Clearly, investors had been hoping for more and were looking forward to a third round of bond purchases. Over the past couple of weeks, investor hopes for fresh monetary stimulus was buoyed after Chicago Federal Reserve Bank President Charles Evans and the Atlanta and San Francisco Fed presidents talked about injecting more liquidity into the system.
However, the central bank dashed all such hopes and markets dropped into the red since Bernanke did not mention a third round of quantitative easing during his news conference. Nonetheless, Bernanke did not completely negate chances of such a measure in the future, but that depends on worsening labor market conditions. Bernanke said: “We still do have considerable scope to do more and we are prepared to do more…If we’re not seeing sustained improvement in the labor market that would require additional action”.
Alongside, the FOMC statement noted: “To support a stronger economic recovery and to help ensure that inflation, over time, is at the rate most consistent with its dual mandate, the Committee expects to maintain a highly accommodative stance for monetary policy. In particular, the Committee decided today to keep the target range for the federal funds rate at 0 to 1/4 percent and currently anticipates that economic conditions--including low rates of resource utilization and a subdued outlook for inflation over the medium run--are likely to warrant exceptionally low levels for the federal funds rate at least through late 2014”.
While domestic developments failed to impress the investors, things looked better on the other side of the Atlantic. After prolonged political uncertainty in Greece that hugely dampened benchmarks throughout May, the nation was finally able to get a clear picture on who is forming the government. After the weekend election, where conservative New Democracy party managed a narrow victory, the party has joined hands with the Democratic Left party and the Socialist Pasok party to form a coalition government.
Meanwhile, German Chancellor Angela Merkel spoke of the possibility of employing European security funds to buy bonds.
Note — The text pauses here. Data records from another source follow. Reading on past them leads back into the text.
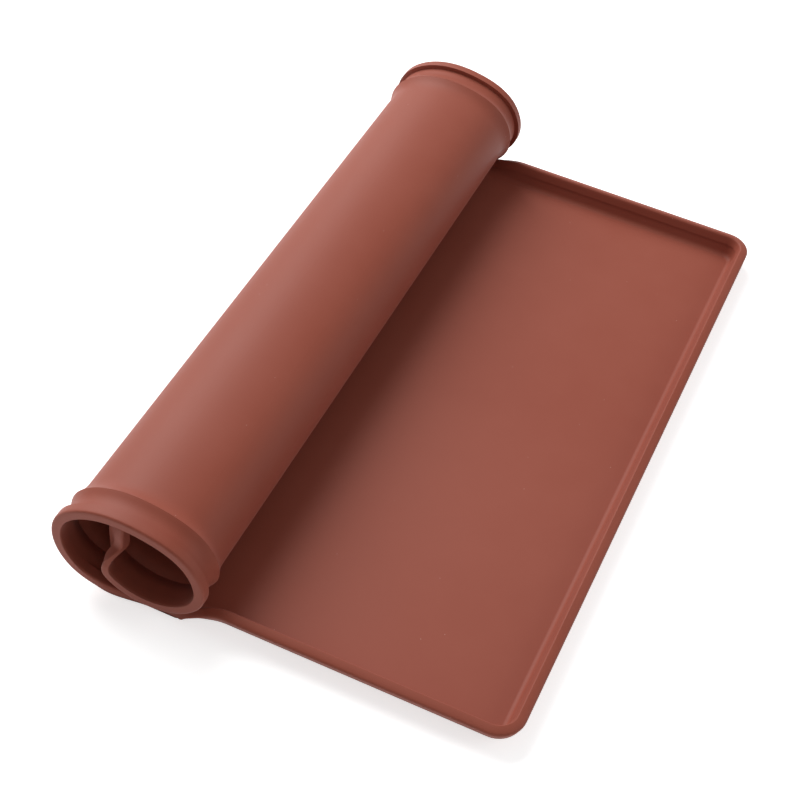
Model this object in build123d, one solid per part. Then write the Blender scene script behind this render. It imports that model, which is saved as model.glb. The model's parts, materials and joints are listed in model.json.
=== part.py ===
"""Silicone baking mat: a shallow tray with beaded rims, its left end rolled up.

The mat lies on the table with +Z up. Its tray runs along X and its rims stand
up at the right, front and back. The rolled end curls up on the left, over the
top and in under itself, about the Y axis. Each strip of the roll is an arc of
its own, hinged to the next along the underside.
"""
import math
import os

from build123d import *

# Moulding, in millimetres and degrees
mat_length = 315.0
mat_width = 275.0
rim_height = 10.0
floor_thickness = 1.5
wall_thickness = 1.8
wall_slope = 70.0
bend_length = 5.0
bead_thickness = 3.8
bead_depth = 3.8
bead_overhang = 1.6
bead_rounding = 0.9
corner_radius = 10.0

# Rims where the roll has pulled them flat
pressed_slope = 3.0
pressed_overhang = 0.2
ridge_rise = 1.8
groove_rise = 0.4
bead_rise = 1.8
flare_length = 6.0
flare_rounding = 2.5

# Rims where they rise again beside the roll
flare_start = 9.0
flare_end = 28.0
flare_steps = 6

# Roll
roll_width = 57.3
roll_height = 42.3
roll_tilt = 8.4
layer_step = 6.5
tongue_radius = 15.6
tongue_turn_share = 1.02
tongue_easing_share = 0.11
tongue_slope = 40.0
end_flap_floor_length = 4.0
flap_headroom = 6.2
strip_count = 10
hinge_clearance = 1.0
overrun = 1.0
fit_share = 1e-9


def bend_radius(slope):
    """Radius of the underside where the floor turns up into the wall."""
    return bend_length / math.radians(slope)


def corner_loss():
    """How far rounding takes the upright bead's corners in."""
    slope = math.radians(wall_slope)
    return bead_rounding * (math.sin(slope) + math.cos(slope) - 1)


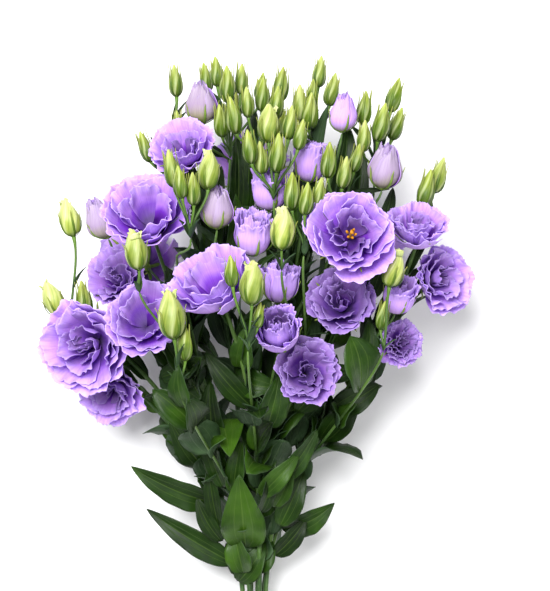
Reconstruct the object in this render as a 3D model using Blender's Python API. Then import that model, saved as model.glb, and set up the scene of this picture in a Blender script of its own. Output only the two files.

Merkel said: "There are no concrete plans that I know of but there is the possibility in the EFSF and the ESM to buy bonds on the secondary market, bound up of course always with conditions". She further added: "But that is a purely theoretical comment about the contractual situation".
Coming back to the home front, the Nasdaq outperformed fellow benchmarks for the third-consecutive day. It was the lone benchmark to finish in the green yesterday, even though it managed only marginal gains. A decent performance from the technology sector that helped Nasdaq avoid the red zone and the Technology Select Sector SPDR (XLK) was up 0.2%. Among tech stocks, Microsoft Corporation (NASDAQ:MSFT), Oracle Corporation (NASDAQ:ORCL), Dell Inc. (NASDAQ:DELL), NVIDIA Corporation (NASDAQ:NVDA), Texas Instruments Incorporated (NASDAQ:TXN) and Intel Corporation (NASDAQ:INTC) jumped 0.8%, 1.9%, 1.0%, 1.6%, 1.0% and 0.5%, respectively.